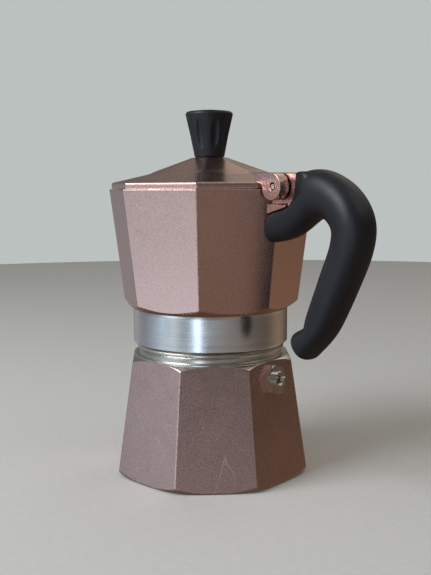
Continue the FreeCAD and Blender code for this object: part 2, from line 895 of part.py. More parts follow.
def station_section(name, tangent):
    """A closed section of the handle, slightly squarer than an ellipse."""
    prefix = "handle_" + name + "_"
    centre = Vector(size(prefix + "x"), 0, size(prefix + "z"))
    across = Vector(-tangent.z, 0, tangent.x)
    squareness = 2 / 2.3
    points = []
    for index in range(16):
        angle = math.radians(22.5 * index)
        c, s = math.cos(angle), math.sin(angle)
        deep = math.copysign(abs(c) ** squareness, c) * size(prefix + "depth")
        wide = math.copysign(abs(s) ** squareness, s) * size(prefix + "width")
        points.append(centre + across * deep + Vector(0, wide, 0))
    curve = Part.BSplineCurve()
    curve.interpolate(points, PeriodicFlag=True)
    return Part.Wire(curve.toShape())


def handle_blank():
    names = list(HANDLE_STATIONS)
    centres = [Vector(size("handle_%s_x" % name), 0, size("handle_%s_z" % name)) for name in names]
    line = Part.BSplineCurve()
    line.interpolate(centres)
    sections = []
    for name, centre in zip(names, centres):
        tangent = Vector(*line.tangent(line.parameter(centre))[0])
        sections.append(station_section(name, tangent.normalize()))
    feature = doc.addObject("Part::Feature", "handle_blank")
    feature.Shape = Part.makeLoft(sections, True, False)
    return feature


def along_side(edge):
    """True for the outline edges of a plate's two flat sides."""
    first, last = edge.Vertexes[0].Point, edge.Vertexes[-1].Point
    return abs(first.y - last.y) < 0.01


def handle_brow():
    """The squarer front of the handle that faces the hinge."""
    brow = plate("handle_brow_plate", [
        ("handle_front - 1.0", "prong_top_low"),
        ("handle_front + 8.0", "prong_top_low"),
        ("handle_front + 14.0", "brow_z - 9.0"),
        ("handle_front + 9.5", "brow_z + 0.4"),
        ("handle_front + 1.5", "brow_z"),
        ("handle_front - 1.0", "brow_z - 1.2"),
    ], "brow_width")
    return rounded_edges("handle_brow", brow, 2.4, along_side)


def make_handle():
    blank = handle_blank()
    fit = eight_sided("handle_fit", [
        ("collector_corner_low + handle_gap", "collar_top"),
        ("collector_corner_rim + handle_gap", "rim_z"),
    ])
    slot = block(
        "handle_slot",
        ("lug_root - 8.0", "- lug_thickness_half - slot_gap", "lug_bottom - 0.1"),
        ("lug_reach + 0.2", "lug_thickness_half + slot_gap", "lug_top + 0.1"))
    recess = plate("handle_recess", [
        ("lug_root - handle_margin", "prong_top_low - 1.0"),
        ("lug_root", "prong_top_low"),
        ("pin_x + 3.6", "prong_top_high"),
        ("handle_front - 0.8", "prong_top_high + 3.2"),
        ("handle_front", "prong_top_high + 6.6"),
        ("handle_front", "lug_top + handle_margin"),
        ("lug_root - handle_margin", "lug_top + handle_margin"),
    ], "hinge_block_width + handle_margin")
    screw_hole = rod(
        "handle_screw_hole", "handle_screw_radius", "lug_bottom",
        Vector(size("handle_screw_x"), 0, size("lug_bottom") - 20))
    screw_sink = rod(
        "handle_screw_sink", "handle_screw_head", "handle_sink_depth",
        Vector(size("handle_screw_x"), 0, size("handle_screw_head_z") - size("handle_sink_depth")))
    grip = blank
    brow = handle_brow()
    for tool in (fit, recess, slot, screw_hole, screw_sink):
        grip = boolean("Cut", "grip_less_" + tool.Label, grip, tool)
        brow = boolean("Cut", "brow_less_" + tool.Label, brow, tool)
    return boolean("Fuse", "handle", grip, brow)


def make_handle_screw():
    body = new_body("handle_screw")
    turned(body, "handle_screw_turned", [
        ("0", "handle_screw_head_z - 2.0"),
        ("handle_screw_head - 0.2", "handle_screw_head_z - 2.0"),
        ("handle_screw_head - 0.2", "handle_screw_head_z"),
        ("handle_screw_radius", "handle_screw_head_z"),
        ("handle_screw_radius", "handle_screw_top"),
        ("0", "handle_screw_top"),
    ])
    cross_recess(body, "handle_screw_drive", "handle_screw_head_z - 2.0")
    body.Placement = Placement(Vector(size("handle_screw_x"), 0, 0), Rotation())
    return body


def cross_recess(body, name, face):
    """A cross-shaped driver recess, cut upwards into a downward face."""
    for label, length, width in (("long", "1.8", "0.4"), ("wide", "0.4", "1.8")):
        sketch = new_sketch(body, name + "_" + label, "XY_Plane", face)
        outline(sketch, [
            ("- " + length, "- " + width),
            (length, "- " + width),
            (length, width),
            ("- " + length, width),
        ])
        pocket = body.newObject("PartDesign::Pocket", name + "_" + label + "_cut")
        pocket.Profile = sketch
        pocket.Length = 1.2
        pocket.Reversed = True


def make_hinge_pin():
    body = turned_body("hinge_pin", [
        ("0", "- pin_length_half"),
        ("pin_radius - 0.2", "- pin_length_half"),
        ("pin_radius", "- pin_length_half + 0.2"),
        ("pin_radius", "pin_length_half - 0.2"),
        ("pin_radius - 0.2", "pin_length_half"),
        ("0", "pin_length_half"),
    ])
    body.Placement = Placement(
        Vector(size("pin_x"), 0, size("pin_z")), Rotation(Vector(1, 0, 0), 90))
    return body


# ---------------------------------------------------------------- lid

def make_lid():
    edge = eight_sided("lid_edge", [
        ("lid_corner", "lid_bottom"),
        ("lid_corner", "lid_edge_z"),
        ("lid_shoulder_corner", "lid_shoulder_z"),
    ])
    roof = eight_sided("lid_roof", [
        ("lid_shoulder_corner", "lid_shoulder_z"),
        ("lid_middle_corner", "lid_middle_z"),
        ("lid_top_corner", "lid_top_z"),
    ], ruled=False)
    hinge = block(
        "lid_hinge_block",
        ("hinge_block_inner", "- hinge_half_width", "lid_bottom"),
        ("ear_centre", "hinge_half_width", "hinge_block_top"))
    disc = rod(
        "lid_ear_disc", "ear_radius", "hinge_block_width",
        Vector(size("ear_centre"), size("hinge_half_width"), size("pin_z")), Vector(0, -1, 0))
    sweep = rod(
        "lid_ear_sweep", "ear_sweep", "hinge_block_width",
        Vector(size("pin_x"), size("hinge_half_width"), size("pin_z")), Vector(0, -1, 0))
    ear = boolean("Common", "lid_ears", disc, sweep)
    outside = fused("lid_outside", edge, roof, hinge, ear)
    under = eight_sided("lid_under", [
        ("lid_skirt_corner", "lid_bottom - 0.5"),
        ("lid_skirt_corner", "lid_bottom + 0.4"),
        ("lid_middle_corner", "lid_middle_z - lid_wall"),
        ("lid_top_corner", "lid_top_z - lid_wall"),
    ])
    slot = block(
        "lid_slot",
        ("lid_slot_inner", "- ear_gap_half", "pin_z - 12.0"),
        ("ear_centre + 10.0", "ear_gap_half", "hinge_block_top + 3.0"))
    bore = rod(
        "lid_ear_bore", "ear_bore", "hinge_block_width + 2.0",
        Vector(size("pin_x"), size("hinge_half_width") + 1, size("pin_z")), Vector(0, -1, 0))
    screw = rod(
        "lid_screw_hole", "screw_radius", "10.0", Vector(0, 0, size("lid_top_z") - 5))
    inside = fused("lid_inside", under, slot, bore, screw)
    return boolean("Cut", "lid", outside, inside)


# ---------------------------------------------------------------- knob

def make_knob():
    body = new_body("knob")
    turned(body, "knob_outside", [
        ("0", "lid_top_z"),
        ("knob_base_radius - 0.4", "lid_top_z"),
        ("knob_base_radius", "lid_top_z + 0.4"),
        ("knob_waist_radius", "knob_waist_z"),
        ("knob_edge_radius", "knob_edge_z", "1.4"),
        ("knob_dome_radius", "knob_dome_z", "knob_dome_curve"),
        ("0", "knob_top"),
    ])
    turned(body, "knob_socket", [
        ("0", "lid_top_z - 1.0"),
        ("insert_radius", "lid_top_z - 1.0"),
        ("insert_radius", "lid_top_z + insert_height"),
        ("0", "lid_top_z + insert_height"),
    ], cut=True)
    flute = body.newObject("PartDesign::SubtractiveEllipsoid", "knob_flute")
    flute.AttachmentSupport = [(origin_plane(body, "XY_Plane"), "")]
    flute.MapMode = "FlatFace"
    bind(flute, Radius1="flute_length", Radius2="flute_depth", Radius3="flute_width")
    turn = Rotation(Vector(0, 0, 1), size("flute_turn"))
    flute.AttachmentOffset = Placement(
        turn.multVec(Vector(size("flute_axis_radius"), 0, size("flute_z"))),
        turn.multiply(Rotation(Vector(0, 1, 0), size("flute_tilt"))))
    pattern = body.newObject("PartDesign::PolarPattern", "knob_flutes")
    pattern.Originals = [flute]
    pattern.Axis = (origin_plane(body, "Z_Axis"), [""])
    pattern.Angle = 360.0
    pattern.Occurrences = 8
    body.Tip = pattern
    return body


def make_knob_insert():
    return turned_body("knob_insert", [
        ("screw_radius", "lid_top_z"),
        ("insert_radius", "lid_top_z"),
        ("insert_radius", "lid_top_z + insert_height"),
        ("screw_radius", "lid_top_z + insert_height"),
    ])


def make_knob_washer():
    return turned_body("knob_washer", [
        ("screw_radius", "lid_top_z - lid_wall - washer_thickness"),
        ("washer_radius", "lid_top_z - lid_wall - washer_thickness"),
        ("washer_radius", "lid_top_z - lid_wall"),
        ("screw_radius", "lid_top_z - lid_wall"),
    ])


def make_knob_screw():
    body = new_body("knob_screw")
    head = "lid_top_z - lid_wall - washer_thickness"
    turned(body, "knob_screw_turned", [
        ("0", head + " - screw_head_height"),
        ("screw_head_radius - 0.8", head + " - screw_head_height"),
        ("screw_head_radius", head + " - screw_head_height + 1.0"),
        ("screw_head_radius", head),
        ("screw_radius", head),
        ("screw_radius", head + " + screw_length"),
        ("0", head + " + screw_length"),
    ])
    cross_recess(body, "knob_screw_drive", head + " - screw_head_height")
    return body


# ---------------------------------------------------------------- assembly

SUB_PARTS = (
    make_boiler, make_valve_body, make_valve_retainer, make_valve_piston, make_valve_seal,
    make_valve_spring, make_funnel_basket, make_funnel_stem, make_funnel_screen, make_gasket,
    make_filter_plate, make_collector, make_coffee_column, make_handle, make_handle_screw,
    make_hinge_pin, make_lid, make_knob, make_knob_insert, make_knob_washer, make_knob_screw,
)


def finish(pieces):
    """Recompute, refuse any failed object or bad shape, and write each piece."""
    doc.recompute()
    failed = [item.Name for item in doc.Objects if set(item.State) & {"Invalid", "Error"}]
    if failed:
        raise RuntimeError("failed objects: " + ", ".join(failed))
    os.makedirs("parts", exist_ok=True)
    for piece in pieces:
        shape = piece.Shape
        if shape.isNull() or not shape.isValid() or not shape.Solids:
            raise RuntimeError("bad shape: " + piece.Label)
        print("%-16s solids %d  volume %9.1f" % (piece.Label, len(shape.Solids), shape.Volume))
        shape.exportStep("parts/" + piece.Label + ".step")


finish([make() for make in SUB_PARTS])
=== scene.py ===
"""Looks of the eight-sided moka pot: finished metal shells, moulded handle and knob, materials, studio."""
import math

import bmesh
import bpy
from mathutils import Matrix, Vector


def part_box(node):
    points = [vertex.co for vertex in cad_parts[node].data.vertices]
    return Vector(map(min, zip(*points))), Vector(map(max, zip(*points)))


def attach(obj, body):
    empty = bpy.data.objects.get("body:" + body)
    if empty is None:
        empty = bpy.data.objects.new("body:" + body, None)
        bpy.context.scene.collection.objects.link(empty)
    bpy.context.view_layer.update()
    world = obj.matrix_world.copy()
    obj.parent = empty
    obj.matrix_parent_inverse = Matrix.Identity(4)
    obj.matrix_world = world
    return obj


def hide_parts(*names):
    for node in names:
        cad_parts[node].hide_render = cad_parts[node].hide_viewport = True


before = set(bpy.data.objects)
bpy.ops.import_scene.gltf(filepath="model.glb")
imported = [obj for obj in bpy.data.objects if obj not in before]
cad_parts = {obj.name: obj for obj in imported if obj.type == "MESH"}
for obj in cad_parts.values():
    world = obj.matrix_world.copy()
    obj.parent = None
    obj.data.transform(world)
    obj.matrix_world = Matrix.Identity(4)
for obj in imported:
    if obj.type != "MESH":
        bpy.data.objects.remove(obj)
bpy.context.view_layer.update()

MM = 0.001


# ---------------------------------------------------------------- sizes, in millimetres

def low(node):
    return [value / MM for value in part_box(node)[0]]


def high(node):
    return [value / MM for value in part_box(node)[1]]


COLLECTOR_LOW, COLLECTOR_HIGH = low("collector"), high("collector")
BOILER_HIGH = high("boiler")
KNOB_LOW, KNOB_HIGH = low("knob"), high("knob")
PIN_LOW, PIN_HIGH = low("hinge_pin"), high("hinge_pin")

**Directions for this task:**
Your task is to transcribe only the lines from the line containing "(piece.Label, len(shape.Solids), shape.Volume))" through the line containing "bpy.context.scene.collection.objects.link(empty)", word for word.

**Solution:**
        print("%-16s solids %d  volume %9.1f" % (piece.Label, len(shape.Solids), shape.Volume))
        shape.exportStep("parts/" + piece.Label + ".step")


finish([make() for make in SUB_PARTS])
=== scene.py ===
"""Looks of the eight-sided moka pot: finished metal shells, moulded handle and knob, materials, studio."""
import math

import bmesh
import bpy
from mathutils import Matrix, Vector


def part_box(node):
    points = [vertex.co for vertex in cad_parts[node].data.vertices]
    return Vector(map(min, zip(*points))), Vector(map(max, zip(*points)))


def attach(obj, body):
    empty = bpy.data.objects.get("body:" + body)
    if empty is None:
        empty = bpy.data.objects.new("body:" + body, None)
        bpy.context.scene.collection.objects.link(empty)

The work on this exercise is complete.